### What you are asked to do
Consider the listing below. Extract exactly the lines from the line containing "frontRunningGear();" to the line containing "bpy.data.objects.remove(obj)", both included.

— start of Data provided —

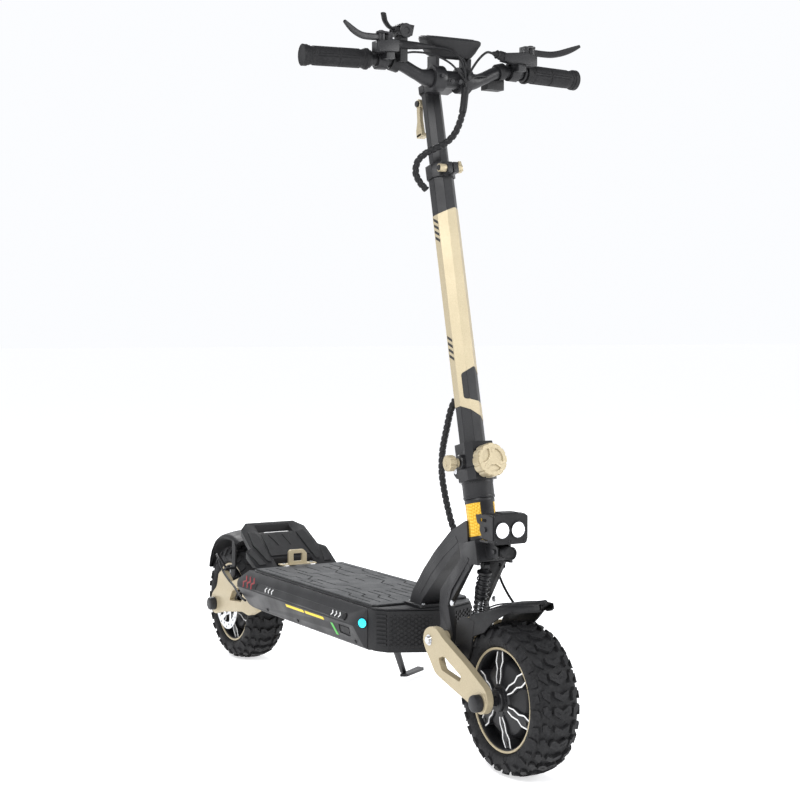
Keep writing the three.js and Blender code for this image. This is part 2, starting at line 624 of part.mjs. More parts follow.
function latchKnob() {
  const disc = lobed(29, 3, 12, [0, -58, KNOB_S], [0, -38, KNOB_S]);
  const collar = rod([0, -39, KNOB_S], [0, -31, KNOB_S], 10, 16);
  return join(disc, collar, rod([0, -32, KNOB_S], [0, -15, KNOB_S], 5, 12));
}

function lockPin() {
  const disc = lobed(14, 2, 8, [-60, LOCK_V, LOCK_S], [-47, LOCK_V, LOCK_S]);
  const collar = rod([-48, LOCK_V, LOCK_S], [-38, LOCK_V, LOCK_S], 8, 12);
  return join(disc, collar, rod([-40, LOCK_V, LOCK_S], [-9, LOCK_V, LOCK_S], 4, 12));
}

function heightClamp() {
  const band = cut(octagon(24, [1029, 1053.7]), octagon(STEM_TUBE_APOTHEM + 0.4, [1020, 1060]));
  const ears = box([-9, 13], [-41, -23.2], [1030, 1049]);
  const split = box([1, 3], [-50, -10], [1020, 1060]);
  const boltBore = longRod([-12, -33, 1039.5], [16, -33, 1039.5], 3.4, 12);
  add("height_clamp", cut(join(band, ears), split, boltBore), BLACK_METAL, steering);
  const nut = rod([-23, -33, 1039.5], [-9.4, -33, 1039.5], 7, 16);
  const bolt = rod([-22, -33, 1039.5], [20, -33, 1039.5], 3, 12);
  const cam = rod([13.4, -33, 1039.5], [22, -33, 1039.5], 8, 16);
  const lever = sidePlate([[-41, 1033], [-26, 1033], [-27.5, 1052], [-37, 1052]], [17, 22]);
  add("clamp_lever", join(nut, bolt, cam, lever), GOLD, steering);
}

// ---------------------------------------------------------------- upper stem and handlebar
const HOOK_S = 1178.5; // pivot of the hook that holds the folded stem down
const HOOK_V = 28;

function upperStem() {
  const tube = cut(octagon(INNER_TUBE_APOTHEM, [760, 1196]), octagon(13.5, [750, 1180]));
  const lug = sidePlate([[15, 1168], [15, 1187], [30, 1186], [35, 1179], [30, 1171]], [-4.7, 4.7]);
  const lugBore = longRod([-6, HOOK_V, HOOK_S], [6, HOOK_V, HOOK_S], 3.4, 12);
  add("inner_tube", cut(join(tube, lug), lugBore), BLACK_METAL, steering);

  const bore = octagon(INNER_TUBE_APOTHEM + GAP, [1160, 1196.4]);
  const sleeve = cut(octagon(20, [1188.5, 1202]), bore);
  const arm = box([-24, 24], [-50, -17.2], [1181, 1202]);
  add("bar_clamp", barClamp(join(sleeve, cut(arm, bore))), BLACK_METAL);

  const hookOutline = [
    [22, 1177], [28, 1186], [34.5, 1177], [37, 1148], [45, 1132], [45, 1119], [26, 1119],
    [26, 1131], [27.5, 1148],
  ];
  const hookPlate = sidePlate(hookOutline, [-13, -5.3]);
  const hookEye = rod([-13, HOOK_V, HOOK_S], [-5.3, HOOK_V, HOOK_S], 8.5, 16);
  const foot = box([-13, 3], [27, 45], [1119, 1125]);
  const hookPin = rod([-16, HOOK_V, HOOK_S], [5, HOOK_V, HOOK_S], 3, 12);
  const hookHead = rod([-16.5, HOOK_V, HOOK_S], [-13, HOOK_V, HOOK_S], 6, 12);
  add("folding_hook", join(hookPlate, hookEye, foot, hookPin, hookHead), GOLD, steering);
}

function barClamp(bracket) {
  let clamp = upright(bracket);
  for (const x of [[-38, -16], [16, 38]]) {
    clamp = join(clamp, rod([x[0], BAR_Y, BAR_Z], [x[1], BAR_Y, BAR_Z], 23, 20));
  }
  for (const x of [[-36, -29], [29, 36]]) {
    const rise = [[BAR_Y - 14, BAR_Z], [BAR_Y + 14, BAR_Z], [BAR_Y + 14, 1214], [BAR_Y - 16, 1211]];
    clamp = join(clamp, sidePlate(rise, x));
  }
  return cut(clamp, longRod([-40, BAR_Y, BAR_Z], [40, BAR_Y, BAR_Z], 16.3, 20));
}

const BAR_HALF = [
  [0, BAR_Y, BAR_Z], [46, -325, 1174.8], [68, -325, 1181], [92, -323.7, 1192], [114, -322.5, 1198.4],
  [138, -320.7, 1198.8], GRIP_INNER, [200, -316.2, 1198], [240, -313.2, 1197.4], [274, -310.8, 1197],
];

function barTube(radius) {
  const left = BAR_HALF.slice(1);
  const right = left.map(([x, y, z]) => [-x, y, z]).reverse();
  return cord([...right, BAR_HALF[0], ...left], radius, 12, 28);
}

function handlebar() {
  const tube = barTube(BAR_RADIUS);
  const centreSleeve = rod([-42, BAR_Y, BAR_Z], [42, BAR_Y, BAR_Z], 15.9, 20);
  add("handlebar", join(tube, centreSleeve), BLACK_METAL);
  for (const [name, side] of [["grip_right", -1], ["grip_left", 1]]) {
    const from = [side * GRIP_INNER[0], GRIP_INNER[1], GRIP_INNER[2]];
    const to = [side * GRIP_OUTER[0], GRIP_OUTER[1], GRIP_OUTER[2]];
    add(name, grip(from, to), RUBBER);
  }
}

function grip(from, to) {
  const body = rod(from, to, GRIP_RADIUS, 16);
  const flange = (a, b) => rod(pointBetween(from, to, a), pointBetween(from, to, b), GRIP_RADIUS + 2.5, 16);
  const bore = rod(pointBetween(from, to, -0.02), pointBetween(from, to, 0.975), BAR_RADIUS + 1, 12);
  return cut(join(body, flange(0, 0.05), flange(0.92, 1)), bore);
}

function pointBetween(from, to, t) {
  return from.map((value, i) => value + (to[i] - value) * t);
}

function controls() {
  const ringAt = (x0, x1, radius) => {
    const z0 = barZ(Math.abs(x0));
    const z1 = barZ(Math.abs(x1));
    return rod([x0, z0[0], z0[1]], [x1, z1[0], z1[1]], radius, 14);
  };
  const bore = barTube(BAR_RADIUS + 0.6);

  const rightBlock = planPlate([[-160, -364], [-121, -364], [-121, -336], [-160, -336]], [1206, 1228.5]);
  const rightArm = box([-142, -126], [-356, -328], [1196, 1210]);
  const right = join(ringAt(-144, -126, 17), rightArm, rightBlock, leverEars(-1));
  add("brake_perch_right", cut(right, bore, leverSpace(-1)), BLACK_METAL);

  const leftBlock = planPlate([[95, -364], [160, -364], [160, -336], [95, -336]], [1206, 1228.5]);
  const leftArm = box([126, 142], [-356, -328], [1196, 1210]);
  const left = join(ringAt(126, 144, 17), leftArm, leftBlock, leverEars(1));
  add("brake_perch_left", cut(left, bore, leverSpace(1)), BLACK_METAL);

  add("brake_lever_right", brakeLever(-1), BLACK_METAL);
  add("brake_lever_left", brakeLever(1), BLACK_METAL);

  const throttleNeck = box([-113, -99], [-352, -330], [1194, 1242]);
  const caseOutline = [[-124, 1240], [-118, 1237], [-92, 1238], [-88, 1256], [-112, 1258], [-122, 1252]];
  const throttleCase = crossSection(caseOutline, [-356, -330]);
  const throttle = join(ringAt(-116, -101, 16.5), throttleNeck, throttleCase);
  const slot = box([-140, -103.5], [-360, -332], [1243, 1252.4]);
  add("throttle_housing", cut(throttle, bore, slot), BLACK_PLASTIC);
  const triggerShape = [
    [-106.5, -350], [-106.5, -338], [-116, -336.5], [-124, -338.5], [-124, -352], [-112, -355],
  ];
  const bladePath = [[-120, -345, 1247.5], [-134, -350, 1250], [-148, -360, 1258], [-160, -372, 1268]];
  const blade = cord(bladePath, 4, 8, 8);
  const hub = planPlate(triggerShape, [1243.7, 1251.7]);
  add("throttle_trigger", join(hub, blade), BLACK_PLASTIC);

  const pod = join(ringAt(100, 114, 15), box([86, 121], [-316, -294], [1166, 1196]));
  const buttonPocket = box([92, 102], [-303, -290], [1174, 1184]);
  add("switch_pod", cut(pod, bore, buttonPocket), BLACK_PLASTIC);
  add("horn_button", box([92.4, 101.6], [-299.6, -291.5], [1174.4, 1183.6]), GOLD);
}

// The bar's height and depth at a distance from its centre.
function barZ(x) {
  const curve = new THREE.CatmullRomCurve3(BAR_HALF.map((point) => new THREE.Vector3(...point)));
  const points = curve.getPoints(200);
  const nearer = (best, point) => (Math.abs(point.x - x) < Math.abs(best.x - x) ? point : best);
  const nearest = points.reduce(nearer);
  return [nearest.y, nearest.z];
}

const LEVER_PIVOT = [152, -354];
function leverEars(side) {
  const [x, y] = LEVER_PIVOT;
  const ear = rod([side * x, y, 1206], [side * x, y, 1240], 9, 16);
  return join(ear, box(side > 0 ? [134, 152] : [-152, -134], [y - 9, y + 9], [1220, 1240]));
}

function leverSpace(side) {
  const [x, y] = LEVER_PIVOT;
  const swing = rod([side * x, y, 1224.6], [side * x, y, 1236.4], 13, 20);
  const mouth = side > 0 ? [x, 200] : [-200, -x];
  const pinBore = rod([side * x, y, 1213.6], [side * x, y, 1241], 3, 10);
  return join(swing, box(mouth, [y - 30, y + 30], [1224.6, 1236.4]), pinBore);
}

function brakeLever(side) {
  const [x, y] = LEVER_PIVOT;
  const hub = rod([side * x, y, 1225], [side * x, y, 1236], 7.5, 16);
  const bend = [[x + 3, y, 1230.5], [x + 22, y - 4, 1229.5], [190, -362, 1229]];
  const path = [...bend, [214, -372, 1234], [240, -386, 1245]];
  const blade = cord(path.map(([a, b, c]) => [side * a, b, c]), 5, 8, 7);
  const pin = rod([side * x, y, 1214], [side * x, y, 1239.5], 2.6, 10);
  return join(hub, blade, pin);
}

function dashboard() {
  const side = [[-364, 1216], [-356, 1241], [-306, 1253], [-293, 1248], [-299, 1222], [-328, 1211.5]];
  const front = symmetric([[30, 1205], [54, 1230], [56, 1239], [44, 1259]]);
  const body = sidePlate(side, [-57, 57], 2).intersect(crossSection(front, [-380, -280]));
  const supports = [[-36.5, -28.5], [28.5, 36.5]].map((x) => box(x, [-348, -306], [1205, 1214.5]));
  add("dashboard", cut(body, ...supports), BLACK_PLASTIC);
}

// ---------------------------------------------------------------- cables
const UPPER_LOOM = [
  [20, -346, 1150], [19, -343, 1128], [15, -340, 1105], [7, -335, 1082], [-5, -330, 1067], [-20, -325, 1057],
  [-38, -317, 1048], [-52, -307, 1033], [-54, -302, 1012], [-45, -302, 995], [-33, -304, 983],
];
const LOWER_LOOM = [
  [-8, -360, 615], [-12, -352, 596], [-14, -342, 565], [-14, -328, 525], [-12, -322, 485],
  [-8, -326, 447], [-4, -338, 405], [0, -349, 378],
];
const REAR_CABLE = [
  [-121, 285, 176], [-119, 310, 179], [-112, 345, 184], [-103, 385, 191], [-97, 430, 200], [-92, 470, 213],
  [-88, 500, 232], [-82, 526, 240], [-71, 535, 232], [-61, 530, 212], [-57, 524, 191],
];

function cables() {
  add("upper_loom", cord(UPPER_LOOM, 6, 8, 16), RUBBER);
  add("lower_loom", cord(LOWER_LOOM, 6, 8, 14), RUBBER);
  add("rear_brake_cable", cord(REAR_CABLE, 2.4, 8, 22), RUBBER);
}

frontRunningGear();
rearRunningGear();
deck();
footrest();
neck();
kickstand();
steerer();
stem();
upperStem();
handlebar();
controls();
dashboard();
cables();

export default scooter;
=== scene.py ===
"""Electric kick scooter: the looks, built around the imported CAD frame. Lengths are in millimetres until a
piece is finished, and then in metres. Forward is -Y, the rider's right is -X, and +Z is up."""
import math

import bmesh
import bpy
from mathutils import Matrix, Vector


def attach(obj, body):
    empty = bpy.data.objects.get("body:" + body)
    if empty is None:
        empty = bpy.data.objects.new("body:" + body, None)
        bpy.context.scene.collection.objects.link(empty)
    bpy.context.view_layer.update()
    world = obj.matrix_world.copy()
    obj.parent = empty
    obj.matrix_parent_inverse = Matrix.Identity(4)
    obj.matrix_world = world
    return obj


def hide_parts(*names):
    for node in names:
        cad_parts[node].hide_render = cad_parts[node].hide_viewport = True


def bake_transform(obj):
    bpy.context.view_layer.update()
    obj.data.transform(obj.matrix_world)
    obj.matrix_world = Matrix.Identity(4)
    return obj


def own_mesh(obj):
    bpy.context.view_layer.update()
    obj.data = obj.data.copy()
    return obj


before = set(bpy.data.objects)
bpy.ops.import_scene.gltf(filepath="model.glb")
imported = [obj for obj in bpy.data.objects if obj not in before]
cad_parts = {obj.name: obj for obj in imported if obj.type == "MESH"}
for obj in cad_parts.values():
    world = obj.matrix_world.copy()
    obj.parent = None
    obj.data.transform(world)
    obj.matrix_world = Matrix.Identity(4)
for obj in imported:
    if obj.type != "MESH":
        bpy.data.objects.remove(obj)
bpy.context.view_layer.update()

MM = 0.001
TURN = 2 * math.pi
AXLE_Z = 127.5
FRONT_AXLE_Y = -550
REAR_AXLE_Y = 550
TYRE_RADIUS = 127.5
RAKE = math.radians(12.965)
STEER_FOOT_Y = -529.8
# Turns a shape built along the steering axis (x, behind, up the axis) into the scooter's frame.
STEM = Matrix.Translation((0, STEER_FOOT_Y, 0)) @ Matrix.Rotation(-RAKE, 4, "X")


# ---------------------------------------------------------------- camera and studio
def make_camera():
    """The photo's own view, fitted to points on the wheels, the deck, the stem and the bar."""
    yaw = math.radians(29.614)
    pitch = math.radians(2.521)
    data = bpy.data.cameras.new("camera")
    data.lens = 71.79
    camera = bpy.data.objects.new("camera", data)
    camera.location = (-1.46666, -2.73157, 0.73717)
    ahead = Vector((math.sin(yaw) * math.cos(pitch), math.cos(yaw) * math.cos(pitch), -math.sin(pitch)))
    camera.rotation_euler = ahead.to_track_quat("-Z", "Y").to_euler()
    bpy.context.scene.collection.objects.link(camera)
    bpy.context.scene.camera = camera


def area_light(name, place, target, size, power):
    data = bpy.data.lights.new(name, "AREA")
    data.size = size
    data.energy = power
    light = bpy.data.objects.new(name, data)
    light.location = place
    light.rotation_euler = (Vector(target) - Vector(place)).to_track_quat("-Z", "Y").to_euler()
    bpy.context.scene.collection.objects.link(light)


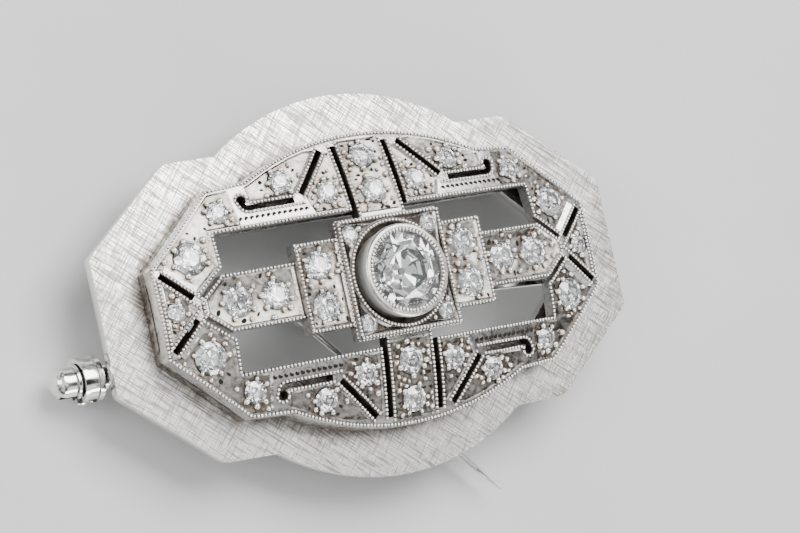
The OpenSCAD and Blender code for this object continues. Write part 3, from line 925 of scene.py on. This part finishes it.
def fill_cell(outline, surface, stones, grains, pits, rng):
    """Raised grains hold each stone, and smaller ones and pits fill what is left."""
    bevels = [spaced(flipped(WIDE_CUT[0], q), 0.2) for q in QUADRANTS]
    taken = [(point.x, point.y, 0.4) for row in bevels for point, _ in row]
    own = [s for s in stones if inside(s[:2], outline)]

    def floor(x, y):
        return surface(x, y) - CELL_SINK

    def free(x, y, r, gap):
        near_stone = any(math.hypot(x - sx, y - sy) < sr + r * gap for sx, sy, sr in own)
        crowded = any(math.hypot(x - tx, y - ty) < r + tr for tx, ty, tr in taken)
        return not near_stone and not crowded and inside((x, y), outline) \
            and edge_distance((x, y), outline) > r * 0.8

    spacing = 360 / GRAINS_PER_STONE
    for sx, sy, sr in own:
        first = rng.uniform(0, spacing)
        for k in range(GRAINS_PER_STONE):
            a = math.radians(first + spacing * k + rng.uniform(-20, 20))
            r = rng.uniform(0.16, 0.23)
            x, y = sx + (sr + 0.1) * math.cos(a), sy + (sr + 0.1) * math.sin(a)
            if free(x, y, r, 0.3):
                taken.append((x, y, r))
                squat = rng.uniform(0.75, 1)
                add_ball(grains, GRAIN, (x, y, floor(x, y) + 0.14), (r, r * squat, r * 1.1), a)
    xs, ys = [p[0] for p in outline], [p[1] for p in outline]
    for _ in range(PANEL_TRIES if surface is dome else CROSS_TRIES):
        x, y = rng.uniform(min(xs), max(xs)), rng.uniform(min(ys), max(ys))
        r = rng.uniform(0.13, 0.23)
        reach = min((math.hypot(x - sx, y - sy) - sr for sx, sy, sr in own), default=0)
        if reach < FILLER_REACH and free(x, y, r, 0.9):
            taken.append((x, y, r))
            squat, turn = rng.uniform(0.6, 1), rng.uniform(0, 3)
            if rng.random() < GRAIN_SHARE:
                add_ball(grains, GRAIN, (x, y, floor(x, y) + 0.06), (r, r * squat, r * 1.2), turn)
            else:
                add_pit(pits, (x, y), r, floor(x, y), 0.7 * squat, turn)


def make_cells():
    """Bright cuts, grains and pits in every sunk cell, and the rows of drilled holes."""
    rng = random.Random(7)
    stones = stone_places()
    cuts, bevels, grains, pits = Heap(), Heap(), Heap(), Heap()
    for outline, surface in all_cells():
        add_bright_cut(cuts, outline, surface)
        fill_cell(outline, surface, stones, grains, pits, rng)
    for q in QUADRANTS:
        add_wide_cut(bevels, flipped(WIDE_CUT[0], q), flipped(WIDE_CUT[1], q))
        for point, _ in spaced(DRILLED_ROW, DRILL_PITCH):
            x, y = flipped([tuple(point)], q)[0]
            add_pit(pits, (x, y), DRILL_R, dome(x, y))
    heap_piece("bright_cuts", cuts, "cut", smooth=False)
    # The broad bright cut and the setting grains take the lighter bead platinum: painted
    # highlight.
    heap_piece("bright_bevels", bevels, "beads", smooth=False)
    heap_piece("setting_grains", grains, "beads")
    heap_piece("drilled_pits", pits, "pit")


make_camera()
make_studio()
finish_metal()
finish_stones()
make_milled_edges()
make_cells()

— end of Data provided —

### The completed task
frontRunningGear();
rearRunningGear();
deck();
footrest();
neck();
kickstand();
steerer();
stem();
upperStem();
handlebar();
controls();
dashboard();
cables();

export default scooter;
=== scene.py ===
"""Electric kick scooter: the looks, built around the imported CAD frame. Lengths are in millimetres until a
piece is finished, and then in metres. Forward is -Y, the rider's right is -X, and +Z is up."""
import math

import bmesh
import bpy
from mathutils import Matrix, Vector


def attach(obj, body):
    empty = bpy.data.objects.get("body:" + body)
    if empty is None:
        empty = bpy.data.objects.new("body:" + body, None)
        bpy.context.scene.collection.objects.link(empty)
    bpy.context.view_layer.update()
    world = obj.matrix_world.copy()
    obj.parent = empty
    obj.matrix_parent_inverse = Matrix.Identity(4)
    obj.matrix_world = world
    return obj


def hide_parts(*names):
    for node in names:
        cad_parts[node].hide_render = cad_parts[node].hide_viewport = True


def bake_transform(obj):
    bpy.context.view_layer.update()
    obj.data.transform(obj.matrix_world)
    obj.matrix_world = Matrix.Identity(4)
    return obj


def own_mesh(obj):
    bpy.context.view_layer.update()
    obj.data = obj.data.copy()
    return obj


before = set(bpy.data.objects)
bpy.ops.import_scene.gltf(filepath="model.glb")
imported = [obj for obj in bpy.data.objects if obj not in before]
cad_parts = {obj.name: obj for obj in imported if obj.type == "MESH"}
for obj in cad_parts.values():
    world = obj.matrix_world.copy()
    obj.parent = None
    obj.data.transform(world)
    obj.matrix_world = Matrix.Identity(4)
for obj in imported:
    if obj.type != "MESH":
        bpy.data.objects.remove(obj)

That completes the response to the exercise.